Weird Music Wednesdays #4: Madlib’s mad, mad world

A few days ago, “Cocaine Piñata” — the collaborative effort by beat-auteur Madlib (also known as Otis Jackson, Jr.) and hard-boiled gangsta rapper Freddie Gibbs — was finally released, and, in my opinion, marks one of the best hip-hop records in a very long time. “Piñata” is unrivaled in its sheer production value and is honed down to a sharp sonic edge which doesn’t pull punches on a single track.

While the album deserves its own celebratory piece, I’d like to focus more on the previous output of one of the men responsible for the album’s success: Madlib.

Madlib is a legend. For a man who crafts his music almost entirely from fragments of other tracks, he has created a sonic fingerprint for himself. His music is usually given away by shuffling, off-kilter drum rhythms, warm, cohesive mixing and idiosyncratic and creatively manipulated vintage samples.

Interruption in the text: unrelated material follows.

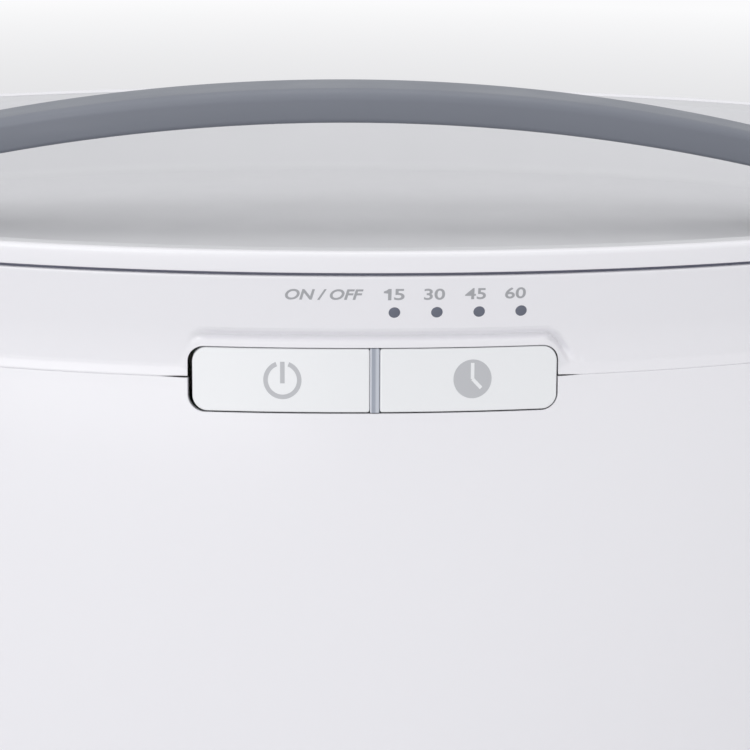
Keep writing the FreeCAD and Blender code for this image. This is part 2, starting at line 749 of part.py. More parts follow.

Madlib’s sound, unrivaled in hip-hop production, set the scene for many current artists. In 1999, Madlib recorded “Soundpieces: Da Antidote,” a collection of quality boom-bap beats and lyrically solid raps by Wildchild. Madlib then moved in the opposite direction, recording the trippy, spaced-out album “The Unseen,” an unhinged psychedelic journey deep into Madlib’s mind and his unending crates of vinyl. He teamed up with the equally legendary beat-smith J Dilla in 2003 on “Champion Sound,” where producers took turns rapping over each other’s beats, then coming together with cryptic rapper MF DOOM in 2004 to produce the classic “Madvillainy” — a must-have for anyone who considers himself a fan of good music.

But Madlib’s output shouldn’t just be reduced to the beat’s he’s made for others to rap over. He’s also put out an number of beat tapes, instrumental albums and singles definitely worth checking out.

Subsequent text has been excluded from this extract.